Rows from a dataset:
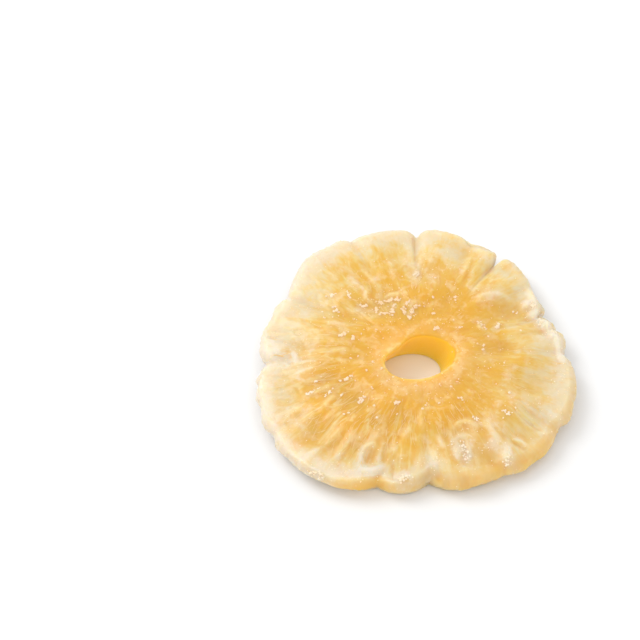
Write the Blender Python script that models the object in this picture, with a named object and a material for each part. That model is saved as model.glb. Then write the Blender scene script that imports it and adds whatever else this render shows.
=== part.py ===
# Dried pineapple ring: one candied slice with its core hole, lying flat, cut face up.
#
# The slice is one closed skin. Spokes run from the lip of the hole to the outer rim,
# and a cross-section of named stations (underside, rim wall, shoulder, cut face, hole wall)
# is repeated on every spoke. Everything that makes the slice uneven is a function of the
# place on it: the fruitlets and clefts of the rim, the pads and pockets of the cut face,
# the raised fibre strands, the beads along the rim, the curled stretches of the edge.
# The shape is worked out in millimetres and handed to Blender in metres.

import math

import bpy
import numpy as np

MM = 0.001
NODE_NAME = "pineapple_ring"

# Thickness of the slice beside the hole and halfway out
LIP_THICKNESS = 8.8
FLESH_THICKNESS = 7.9
LIP_SHARE = 0.20
FLESH_SHARE = 0.58
RIM_SHARE = 0.97

# Core hole: an oval cut that leans to one side on its way down
HOLE_CENTRE = (0.0, -2.0)
HOLE_HALF_LENGTH = 9.2
HOLE_HALF_WIDTH = 6.6
HOLE_TURN = 14.0
HOLE_LEAN = (-2.9, 0.8)
HOLE_NARROWING = 0.90
HOLE_FLAT_BEARING = 150.0
HOLE_FLAT_WIDTH = 34.0
HOLE_FLAT_DEPTH = 2.0

# Roundings of the cross-section
FOOT_ROUNDING = 1.2
LIP_ROUNDING = 1.2
HOLE_FOOT_ROUNDING = 0.8

# The edge as it goes round: bearing, thickness at the rim, how far the foot is tucked
# in under the rim, and the size of the shoulder
EDGE = (
    (20.0, 5.4, 1.6, 2.2),
    (70.0, 6.2, 1.6, 2.4),
    (120.0, 6.0, 2.6, 2.4),
    (165.0, 5.4, 3.6, 2.0),
    (205.0, 5.2, 4.0, 1.7),
    (232.0, 5.0, 3.0, 1.6),
    (241.0, 5.4, 1.2, 1.8),
    (250.0, 5.8, 0.4, 2.4),
    (268.0, 5.2, 0.4, 2.6),
    (290.0, 5.8, 0.8, 3.2),
    (316.0, 5.6, 2.4, 2.8),
    (345.0, 5.4, 2.6, 2.2),
)

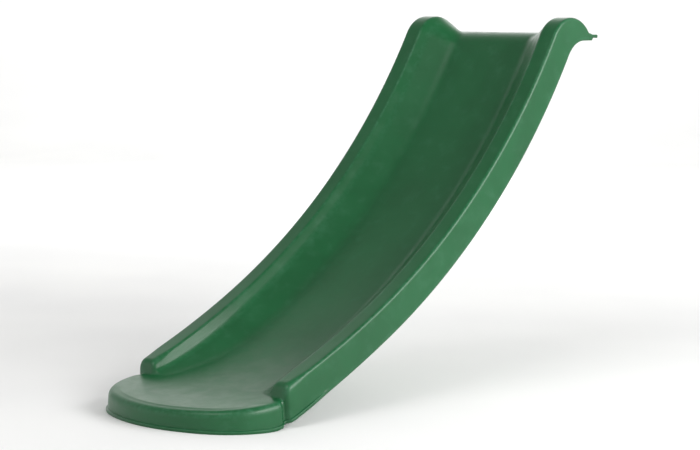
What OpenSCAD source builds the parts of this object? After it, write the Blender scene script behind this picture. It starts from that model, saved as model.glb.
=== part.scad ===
// Straight slide with a double wall, made to be screwed to a low platform.
// X is across the slide, Y runs back from the foot to the lip, Z is up.
// The origin is on the ground, under the middle of the slide. All sizes are in millimetres.

/* [Overall] */
// Outside width across the two side rails
outer_w = 356; // [296:1:428]
// Height of the platform that the lip rests on
platform_h = 600; // [500:5:720]
// Wall thickness of both skins
skin_t = 3; // [2.5:0.1:3.6]

/* [Side line] */
// Slope of the rails where they end at the foot, in degrees
foot_slope = 21; // [18:0.5:23]
// Slope where the lower arc meets the upper arc, in degrees
mid_slope = 28; // [26:0.5:32]
// Slope of the rails just below the crown, in degrees
top_slope = 59; // [56:0.5:61]
// Radius of the rail tops over the lower part of the slope
lower_r = 1660; // [1385:5:1990]
// Height of the rail tops above the ground where they end
nose_h = 75; // [70:1:84]
// Radius of the crown at the head of each rail
crown_r = 60; // [50:1:72]
// Rise of the crown above the lip
crown_rise = 29; // [24:1:34]

/* [Cross-section] */
// Width of the flat top of each rail
rail_w = 34; // [28:1:40]
// Depth of the bed below the rail tops
bed_depth = 42; // [35:1:50]
// Distance from the rail's inner edge to the flat part of the bed
wall_run = 56; // [46:1:68]
// Distance from the rail's inner edge to the soft shoulder of the inner wall
shoulder_in = 13; // [10:1:16]
// Thickness of the double-walled bed, from top to underside
bed_t = 11; // [9:0.5:13.5]
// Extra radius of the underside over the lower slope, which deepens the walls towards the foot
under_add = 480; // [380:10:580]
// How far the outside walls lean out from top to bottom
draft = 3; // [1.5:0.5:5]

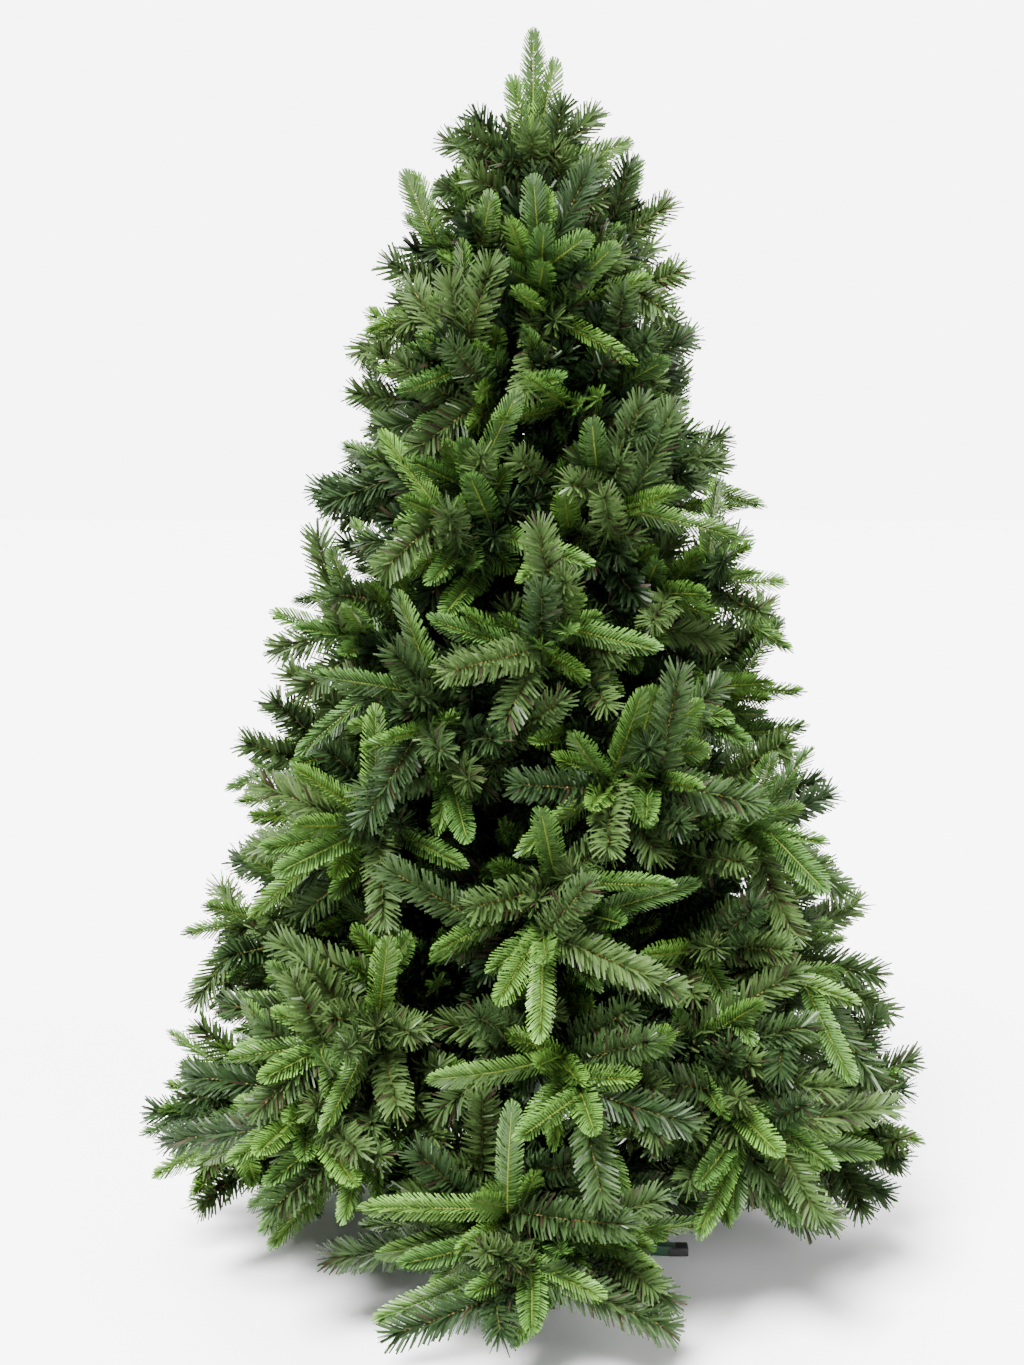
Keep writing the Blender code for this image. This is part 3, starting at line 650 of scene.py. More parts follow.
class MouldedTipSettings(bpy.types.PropertyGroup):
    """Moulded tips, whose needles are flat, blunt and soft."""

    needle_length: length_of("Needle length", "Length of a needle at mid tip", 0.0258)
    needle_width: length_of("Needle width", "Width of a needle near its root", 0.0026)
    spacing: length_of("Spacing", "Distance between needles of a row", 0.0050)
    young: colour_of("Young green", "Lightest tint", (0.085, 0.183, 0.026))
    old: colour_of("Old green", "Darkest tint", (0.043, 0.103, 0.018))
    stem: colour_of("Stem", "Stem of a moulded tip", (0.085, 0.115, 0.012))
    # the root's darker colour is painted shade between the needles
    shade: share_of("Root shade", "Colour of a needle's root against its end", 0.36)
    roughness: share_of("Roughness", "Of the moulded plastic", 0.46)
    gloss: share_of("Gloss", "Strength of its highlights", 0.24)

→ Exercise
Print the line containing "Keep writing the" and every line after it to the end of the records above, exactly as written, and nothing else.

→ Written answer
Keep writing the Blender code for this image. This is part 3, starting at line 650 of scene.py. More parts follow.
class MouldedTipSettings(bpy.types.PropertyGroup):
    """Moulded tips, whose needles are flat, blunt and soft."""

    needle_length: length_of("Needle length", "Length of a needle at mid tip", 0.0258)
    needle_width: length_of("Needle width", "Width of a needle near its root", 0.0026)
    spacing: length_of("Spacing", "Distance between needles of a row", 0.0050)
    young: colour_of("Young green", "Lightest tint", (0.085, 0.183, 0.026))
    old: colour_of("Old green", "Darkest tint", (0.043, 0.103, 0.018))
    stem: colour_of("Stem", "Stem of a moulded tip", (0.085, 0.115, 0.012))
    # the root's darker colour is painted shade between the needles
    shade: share_of("Root shade", "Colour of a needle's root against its end", 0.36)
    roughness: share_of("Roughness", "Of the moulded plastic", 0.46)
    gloss: share_of("Gloss", "Strength of its highlights", 0.24)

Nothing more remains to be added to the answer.